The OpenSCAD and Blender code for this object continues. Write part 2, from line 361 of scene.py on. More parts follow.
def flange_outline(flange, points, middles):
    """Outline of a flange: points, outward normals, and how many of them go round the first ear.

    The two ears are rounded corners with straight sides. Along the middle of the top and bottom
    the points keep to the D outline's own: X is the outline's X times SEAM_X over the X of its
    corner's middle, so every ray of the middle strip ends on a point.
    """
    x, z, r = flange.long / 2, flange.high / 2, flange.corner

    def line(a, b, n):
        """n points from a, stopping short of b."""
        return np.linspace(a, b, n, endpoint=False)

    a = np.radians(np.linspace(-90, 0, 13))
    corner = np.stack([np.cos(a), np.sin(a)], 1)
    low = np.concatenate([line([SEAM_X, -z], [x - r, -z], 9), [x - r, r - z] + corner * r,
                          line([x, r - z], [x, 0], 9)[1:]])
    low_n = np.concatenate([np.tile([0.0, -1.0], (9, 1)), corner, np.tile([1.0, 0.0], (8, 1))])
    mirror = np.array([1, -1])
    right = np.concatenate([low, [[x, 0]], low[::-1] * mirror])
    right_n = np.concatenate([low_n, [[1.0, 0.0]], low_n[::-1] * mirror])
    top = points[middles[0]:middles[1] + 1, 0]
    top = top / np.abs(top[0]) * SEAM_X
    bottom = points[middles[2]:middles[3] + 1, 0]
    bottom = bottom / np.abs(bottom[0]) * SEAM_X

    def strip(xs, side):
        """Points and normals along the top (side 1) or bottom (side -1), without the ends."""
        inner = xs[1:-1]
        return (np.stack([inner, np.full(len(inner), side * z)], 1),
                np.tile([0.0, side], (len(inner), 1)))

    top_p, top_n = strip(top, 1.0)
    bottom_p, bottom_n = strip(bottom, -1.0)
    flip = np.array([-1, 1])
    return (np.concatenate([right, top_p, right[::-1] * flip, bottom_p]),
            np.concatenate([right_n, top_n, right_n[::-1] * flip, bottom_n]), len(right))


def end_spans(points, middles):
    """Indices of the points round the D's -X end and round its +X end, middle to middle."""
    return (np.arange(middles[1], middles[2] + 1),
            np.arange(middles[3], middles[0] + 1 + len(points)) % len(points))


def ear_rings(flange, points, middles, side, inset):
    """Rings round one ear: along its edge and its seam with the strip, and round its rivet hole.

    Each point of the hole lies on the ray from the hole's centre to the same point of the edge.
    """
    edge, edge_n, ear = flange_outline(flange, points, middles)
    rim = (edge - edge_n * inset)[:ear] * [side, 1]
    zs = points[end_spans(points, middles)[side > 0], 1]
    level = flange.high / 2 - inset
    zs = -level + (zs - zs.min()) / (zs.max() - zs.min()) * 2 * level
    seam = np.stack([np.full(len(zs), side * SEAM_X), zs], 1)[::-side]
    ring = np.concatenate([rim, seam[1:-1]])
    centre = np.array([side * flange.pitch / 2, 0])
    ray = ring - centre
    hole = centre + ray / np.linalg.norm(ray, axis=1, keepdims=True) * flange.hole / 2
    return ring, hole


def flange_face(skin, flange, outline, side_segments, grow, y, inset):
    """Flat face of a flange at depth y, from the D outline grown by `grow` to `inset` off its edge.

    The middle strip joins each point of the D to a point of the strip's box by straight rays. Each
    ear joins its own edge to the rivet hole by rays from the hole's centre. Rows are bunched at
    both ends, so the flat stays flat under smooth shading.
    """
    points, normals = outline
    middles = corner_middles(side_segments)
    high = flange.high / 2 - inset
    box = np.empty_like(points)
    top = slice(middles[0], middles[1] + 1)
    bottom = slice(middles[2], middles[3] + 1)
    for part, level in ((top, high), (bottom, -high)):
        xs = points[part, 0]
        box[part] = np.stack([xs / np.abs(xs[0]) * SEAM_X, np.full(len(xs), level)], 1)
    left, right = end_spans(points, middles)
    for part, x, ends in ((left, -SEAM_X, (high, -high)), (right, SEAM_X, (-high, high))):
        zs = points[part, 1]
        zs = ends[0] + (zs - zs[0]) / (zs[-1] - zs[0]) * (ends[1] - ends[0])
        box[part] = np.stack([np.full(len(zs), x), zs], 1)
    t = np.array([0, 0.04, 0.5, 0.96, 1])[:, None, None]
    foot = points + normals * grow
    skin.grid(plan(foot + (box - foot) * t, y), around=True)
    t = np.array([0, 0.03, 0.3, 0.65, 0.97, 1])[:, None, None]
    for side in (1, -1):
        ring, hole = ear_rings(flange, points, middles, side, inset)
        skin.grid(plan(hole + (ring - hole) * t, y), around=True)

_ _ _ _

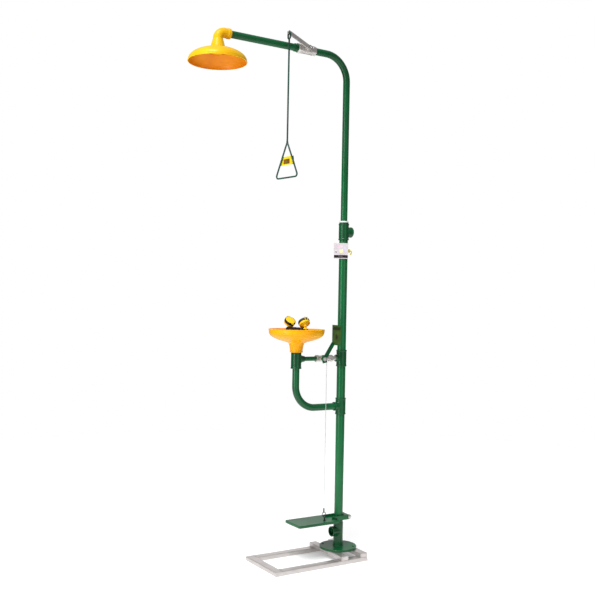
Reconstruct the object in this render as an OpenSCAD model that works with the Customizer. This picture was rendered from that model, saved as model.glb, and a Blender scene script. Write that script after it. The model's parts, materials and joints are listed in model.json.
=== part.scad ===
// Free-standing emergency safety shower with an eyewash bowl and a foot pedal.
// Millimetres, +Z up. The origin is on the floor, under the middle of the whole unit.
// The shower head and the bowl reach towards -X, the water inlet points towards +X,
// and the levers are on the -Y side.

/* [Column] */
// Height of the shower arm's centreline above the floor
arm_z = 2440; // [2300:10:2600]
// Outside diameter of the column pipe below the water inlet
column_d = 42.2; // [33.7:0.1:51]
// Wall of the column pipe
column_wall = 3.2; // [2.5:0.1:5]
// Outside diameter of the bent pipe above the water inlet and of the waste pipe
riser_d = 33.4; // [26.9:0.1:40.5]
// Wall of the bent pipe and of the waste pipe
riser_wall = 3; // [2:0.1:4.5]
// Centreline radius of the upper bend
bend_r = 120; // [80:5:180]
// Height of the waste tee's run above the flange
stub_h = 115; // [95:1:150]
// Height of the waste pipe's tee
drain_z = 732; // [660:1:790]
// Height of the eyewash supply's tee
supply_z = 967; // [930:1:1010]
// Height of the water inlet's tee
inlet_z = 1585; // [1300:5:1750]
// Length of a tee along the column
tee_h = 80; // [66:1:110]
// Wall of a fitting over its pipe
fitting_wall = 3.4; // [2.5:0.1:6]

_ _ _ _

● Requirement
Ascertain the number of lines in the entries that include the word "object", and report only that number.

● Exercise response
2